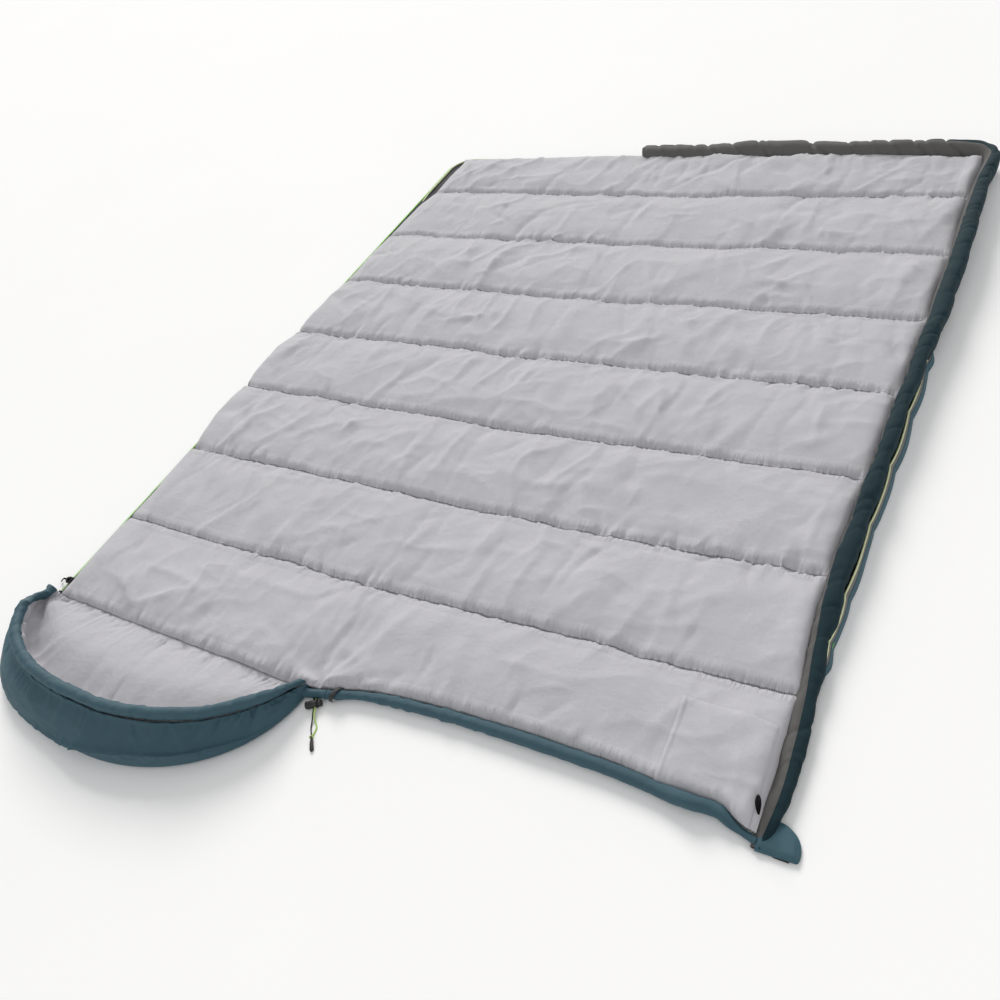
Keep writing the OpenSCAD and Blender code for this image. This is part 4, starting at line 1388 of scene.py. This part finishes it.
def make_flap():
    """The rounded closure flap beyond the head corner, two layers sewn round the edge."""
    rows, columns = 28, 30
    u, v = np.meshgrid(np.linspace(0, 1, columns), np.linspace(0, 1, rows))
    reach = (FLAP_TIP - FLAP_ROOT) * (1 - 0.93 * v ** 2.6) ** 0.38 * (1 - 0.06 * np.exp(-v / 0.06))
    x = FLAP_ROOT + reach * u
    y = FLAP_LOW + FLAP_TALL * v + 0.003 * (u - 0.5) * (1 - v)
    border = np.minimum(np.minimum(1 - u, v) * 0.05, (1 - v) * 0.04)
    puff = 0.0062 * rounded(border, 0.012)
    groove = -0.0012 * np.exp(-((border - 0.0045) / 0.0012) ** 2)
    wave = 0.0012 * noise(u * 3, v * 3, 171) * u
    top = np.dstack([x, y, 0.0042 + puff + groove + wave + 0.002 * (1 - ease(0, 0.3, u))])
    bottom = np.dstack([x, y, 0.0026 + 0 * x])
    count = rows * columns
    faces = np.concatenate([grid_faces(rows, columns),
                            grid_faces(rows, columns, flip=True) + count])
    points = np.concatenate([top.reshape(-1, 3), bottom.reshape(-1, 3)])
    loop = (list(range(columns)) + [columns * r + columns - 1 for r in range(1, rows)]
            + [count - 1 - k for k in range(1, columns)]
            + [columns * r for r in range(rows - 2, 0, -1)])
    rim = [[after, here, here + count, after + count]
           for here, after in zip(loop, loop[1:] + loop[:1])]
    return make_piece("closure_flap_cloth", points, faces.tolist() + rim, lit_strip_fabric, points)


flap = make_flap()
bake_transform(flap)
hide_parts("closure_flap", "closure_root")


# ---- cord guide, pull strap and lock ribs ----

def make_cord_guide():
    """The puckered cloth mouth that both strands leave the rim through."""
    stations = np.linspace(0, 1, 16)
    angle = turns(24)
    size = through([0, 0.2, 0.6, 1], [3.6, 5.4, 6.6, 6.4], stations)
    pleat = 1 + 0.10 * np.cos(angle * 9)[None, :] * (1 - 0.4 * stations[:, None])
    x = size[:, None] * pleat * np.cos(angle)[None]
    z = size[:, None] * pleat * np.sin(angle)[None]
    y = 12.6 + 8.8 * stations[:, None] + 0 * x
    return closed_sweep("cord_exit_mouth", from_lock(np.stack([x, y, z], -1)), shell_fabric)


def make_eyelet():
    """The black ring in the mouth."""
    t, angle = turns(40), turns(8)
    rings = [[((4.2 + 0.8 * math.cos(b)) * math.cos(a), 12.6 + 0.8 * math.sin(b),
               (2.9 + 0.8 * math.cos(b)) * math.sin(a)) for b in angle] for a in t]
    rings = from_lock(np.array(rings))
    faces = grid_faces(len(t) + 1, 8, True) % (len(t) * 8)
    return make_piece("cord_exit_eyelet", rings, faces, black_plastic, rings)


finish_piece(make_cord_guide(), "base_half", "shell_fabric", "cord_guide")
finish_piece(make_eyelet(), "base_half", "black_plastic", "cord_guide")


def make_lock_ribs():
    """Grip ribs round the cord lock's barrel."""
    t = turns(36)
    section = [(-0.55, -0.2), (-0.4, 0.35), (0, 0.5), (0.4, 0.35), (0.55, -0.2)]
    ring = grid_faces(len(t) + 1, len(section)) % (len(t) * len(section))
    places = np.arange(-16.0, -4.5, 2.2).tolist() + [5.0]
    points = [[(place + dx, (7.5 + dr) * math.cos(a), (7.5 + dr) * math.sin(a))
               for a in t for dx, dr in section] for place in places]
    faces = [ring + k * len(t) * len(section) for k in range(len(places))]
    cloud = from_lock(np.array(points).reshape(-1, 3))
    return make_piece("cord_lock_ribs", cloud, np.concatenate(faces), black_plastic, cloud)


finish_piece(make_lock_ribs(), "cord_lock", "black_plastic")


def make_pull_strap():
    """A folded webbing loop on the zip pull."""
    low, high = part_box("zip_pull_strap")
    pull_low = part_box("zip_pull")[0]
    end = np.array([low[0] - 0.010, (low[1] + high[1]) / 2, low[2] + 0.001]) - ORIGIN
    start = np.array([pull_low[0] + 0.002, (low[1] + high[1]) / 2, high[2] + 0.0006]) - ORIGIN
    t = np.linspace(0, 1, 24)[:, None]
    path = start * (1 - t) + end * t
    path[:, 2] += 0.0040 * np.sin(math.pi * t[:, 0])
    path[:, 1] -= 0.0040 * t[:, 0] ** 2
    tangent = unit(end - start)
    normal = np.cross(tangent, [0, 1, 0])
    normal = normal * np.sign(normal[2])
    return make_ribbon("zip_pull_loop", path, normal, 0.0042, 0.0022, tab_fabric)


finish_piece(make_pull_strap(), "pull", "black_webbing", "zip_pull_strap")


# ---- the CAD's own hardware ----

def dress(node, material, bevel):
    """Gives a CAD node its material and rounds its edges a little."""
    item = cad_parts[node]
    for slot in item.material_slots:
        slot.material = material
    if not item.material_slots:
        item.data.materials.append(material)
    if bevel:
        modifier = item.modifiers.new("edge", "BEVEL")
        modifier.width = bevel
        modifier.segments = 2
        modifier.limit_method = "ANGLE"


for node, material, bevel in (
        ("zip_slider", slider_metal, 0.0003), ("zip_pull", slider_metal, 0.0002),
        ("zip_top_stop", black_plastic, 0.0003), ("zip_retainer_box", black_plastic, 0.0003),
        ("zip_insertion_pin", black_plastic, 0.0003), ("closure_loop", webbing, 0.0002),
        ("closure_hook", webbing, 0.0002), ("cord_lock_body", black_plastic, 0.0004),
        ("cord_lock_plunger", grip_plastic, 0.0004), ("cord_lock_spring", spring_steel, 0)):
    dress(node, material, bevel)


# ---- light and floor ----

def make_sun(name, place, strength, spread, colour=(1, 1, 1)):
    """A distant soft light that shines from place towards the origin."""
    data = bpy.data.lights.new(name, "SUN")
    data.energy = strength
    data.angle = math.radians(spread)
    data.color = colour
    light = bpy.data.objects.new(name, data)
    light.matrix_world = (-Vector(place)).to_track_quat("-Z", "Y").to_matrix().to_4x4()
    bpy.context.collection.objects.link(light)


def make_floor():
    mesh = bpy.data.meshes.new("floor")
    mesh.from_pydata([(-30, -30, 0), (30, -30, 0), (30, 30, 0), (-30, 30, 0)], [], [(0, 1, 2, 3)])
    graph = Graph("floor_paint")
    tone = graph.noise(graph.add("TexCoord").outputs["Object"], 1.5)
    paint = graph.ramp(tone, (0.3, (0.985, 0.985, 0.985)), (0.7, (0.995, 0.995, 0.995)))
    mesh.materials.append(graph.finish(Base_Color=paint, Roughness=0.9))
    floor = bpy.data.objects.new("floor", mesh)
    bpy.context.collection.objects.link(floor)


def make_world():
    world = bpy.data.worlds.new("studio")
    world.use_nodes = True
    background = world.node_tree.nodes["Background"]
    background.inputs["Color"].default_value = (1, 1, 1, 1)
    background.inputs["Strength"].default_value = 0.55
    bpy.context.scene.world = world


make_world()
make_floor()
make_sun("key", (-2.2, 3.0, 2.0), 2.3, 22, (1.0, 0.985, 0.96))
make_sun("fill", (1.2, -3.2, 2.4), 0.35, 60, (0.96, 0.98, 1.0))
bpy.context.scene.view_settings.view_transform = "Standard"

» Exercise:
Search the data for the string "item". List each line that has it.

» Answer to this problem:
    item = cad_parts[node]
    for slot in item.material_slots:
    if not item.material_slots:
        item.data.materials.append(material)
        modifier = item.modifiers.new("edge", "BEVEL")